The routes fan out like tree branches so the routes close to the point of interest have many individual paths overlying one another, until it gets a to point on the network where just the destination is on a route.

I've tried a few ways but I either get a sum of the whole dataset, or a sequence of numbers on all the underlying routes.

I can get the answer the long way around by selecting the underlying routes and then inspecting using the Statistics Panel 'Sum' but I'm sure there must be a much easier cleverer way of doing this.

FURTHER INFO: It’s difficult to visualise as the routes often overlap, but let me try to describe it differently.
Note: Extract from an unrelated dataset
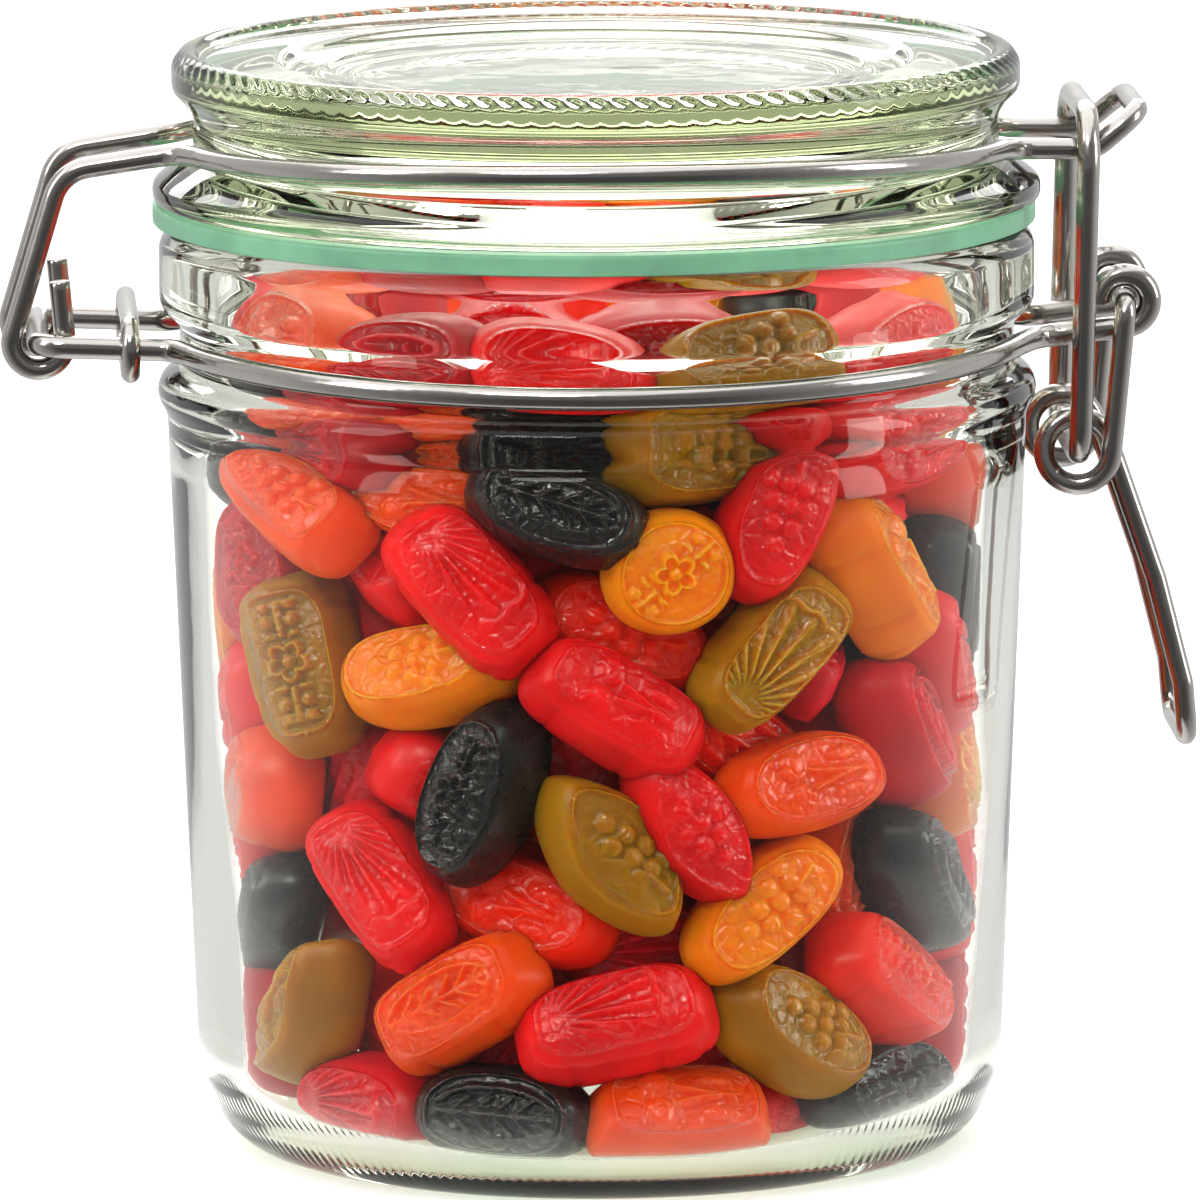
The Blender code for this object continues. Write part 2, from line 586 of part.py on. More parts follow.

I have undertaken a set of route plans using open route service. These are sometimes overlaying and sometimes separate. Each individual route line has 4 values attached to it, AM IN (Arrivals in the morning peak), AM OUT (departures in the morning peak), PM IN (arrivals in the PM peak) and finally PM OUT (departures in the evening peak). I want to present vales on the plan that show the total value on each section of the routes, summed together. So for example if routes AB,AC,AD all ran over an element of common route the sum of their values would be presented. For each section of road I want to show the specific value of AM IN /AM OUT on that section of road. Essentially if i select the routes and use the Statistics panel the sum of selected routes shows me the right answer - but this is laborious.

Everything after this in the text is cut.